--- start DATASET CONTENT ---

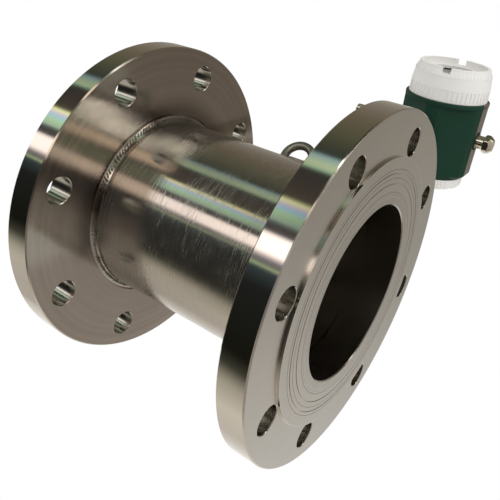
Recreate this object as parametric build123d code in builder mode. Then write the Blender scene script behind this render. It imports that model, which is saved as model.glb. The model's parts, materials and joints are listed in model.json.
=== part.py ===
from build123d import *
from math import radians, tan
import os

# Flanged pipe section: the pipe's axis is X, and the flow runs towards +X
face_to_face = 230.0
bolt_circle = 240.0
bolt_edge_margin = 22.5
bolt_hole = 22.0
bolt_hole_bevel = 0.5
bolt_count = 8
rim_thickness = 22.0
rim_chamfer = 1.0
raised_diameter = 216.0
raised_step = 2.0
groove_radii = (88.0, 96.0)
groove_width = 0.8
groove_depth = 0.6
tube_diameter = 159.0
tube_wall = 8.0
bore_bevel = 0.8
weld_leg = 4.0
weld_throat = 0.42
weld_fit = 0.1

# Shedder bar that stands across the bore, upstream of the probe
bar_front_width = 40.0
bar_tail_width = 14.0
bar_lip = 6.0
bar_length = 36.0
bar_to_stem = 16.0
bar_fit = 0.1

# Sensor seat, probe, gasket and clamp plate on top of the tube
seat_diameter = 78.0
seat_height = 26.0
probe_rod = 22.0
probe_rod_fit = 0.3
probe_flange = 46.0
probe_flange_thickness = 6.0
probe_flange_fit = 0.3
fin_length = 18.0
fin_thickness = 6.0
fin_reach = 34.0
lead_tube = 12.0
lead_tube_rise = 26.0
gasket_thickness = 2.0
gasket_bore = 26.0
plate_thickness = 14.0
plate_corner = 8.0
plate_chamfer = 1.0
plate_bolt_square = 50.0
plate_bolt = 8.0
plate_bolt_clearance = 0.5
plate_bolt_head = 13.0
plate_bolt_head_height = 8.0
plate_bolt_socket = 6.0
plate_bolt_socket_depth = 4.0
plate_bolt_reach = 12.0
plate_bolt_fit = 0.1
plate_bolt_end_gap = 1.0
washer_diameter = 16.0
washer_thickness = 1.6
seat_gap = 0.3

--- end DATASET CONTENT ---

◆ **WHAT THE TASK ASKS**
What are the exact lines from the beginning of the material through the line containing "bar_fit = 0.1"? Write out those lines alone.

◆ **ANSWER**
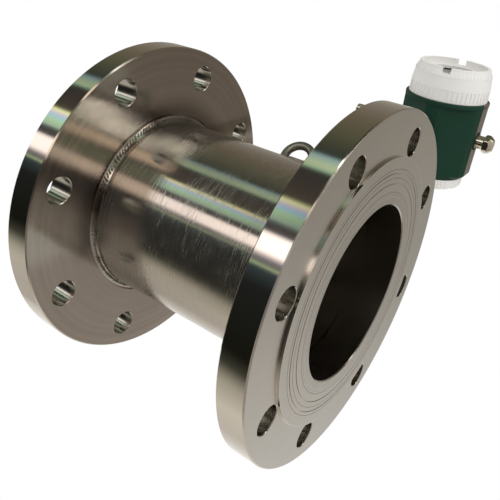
Recreate this object as parametric build123d code in builder mode. Then write the Blender scene script behind this render. It imports that model, which is saved as model.glb. The model's parts, materials and joints are listed in model.json.
=== part.py ===
from build123d import *
from math import radians, tan
import os

# Flanged pipe section: the pipe's axis is X, and the flow runs towards +X
face_to_face = 230.0
bolt_circle = 240.0
bolt_edge_margin = 22.5
bolt_hole = 22.0
bolt_hole_bevel = 0.5
bolt_count = 8
rim_thickness = 22.0
rim_chamfer = 1.0
raised_diameter = 216.0
raised_step = 2.0
groove_radii = (88.0, 96.0)
groove_width = 0.8
groove_depth = 0.6
tube_diameter = 159.0
tube_wall = 8.0
bore_bevel = 0.8
weld_leg = 4.0
weld_throat = 0.42
weld_fit = 0.1

# Shedder bar that stands across the bore, upstream of the probe
bar_front_width = 40.0
bar_tail_width = 14.0
bar_lip = 6.0
bar_length = 36.0
bar_to_stem = 16.0
bar_fit = 0.1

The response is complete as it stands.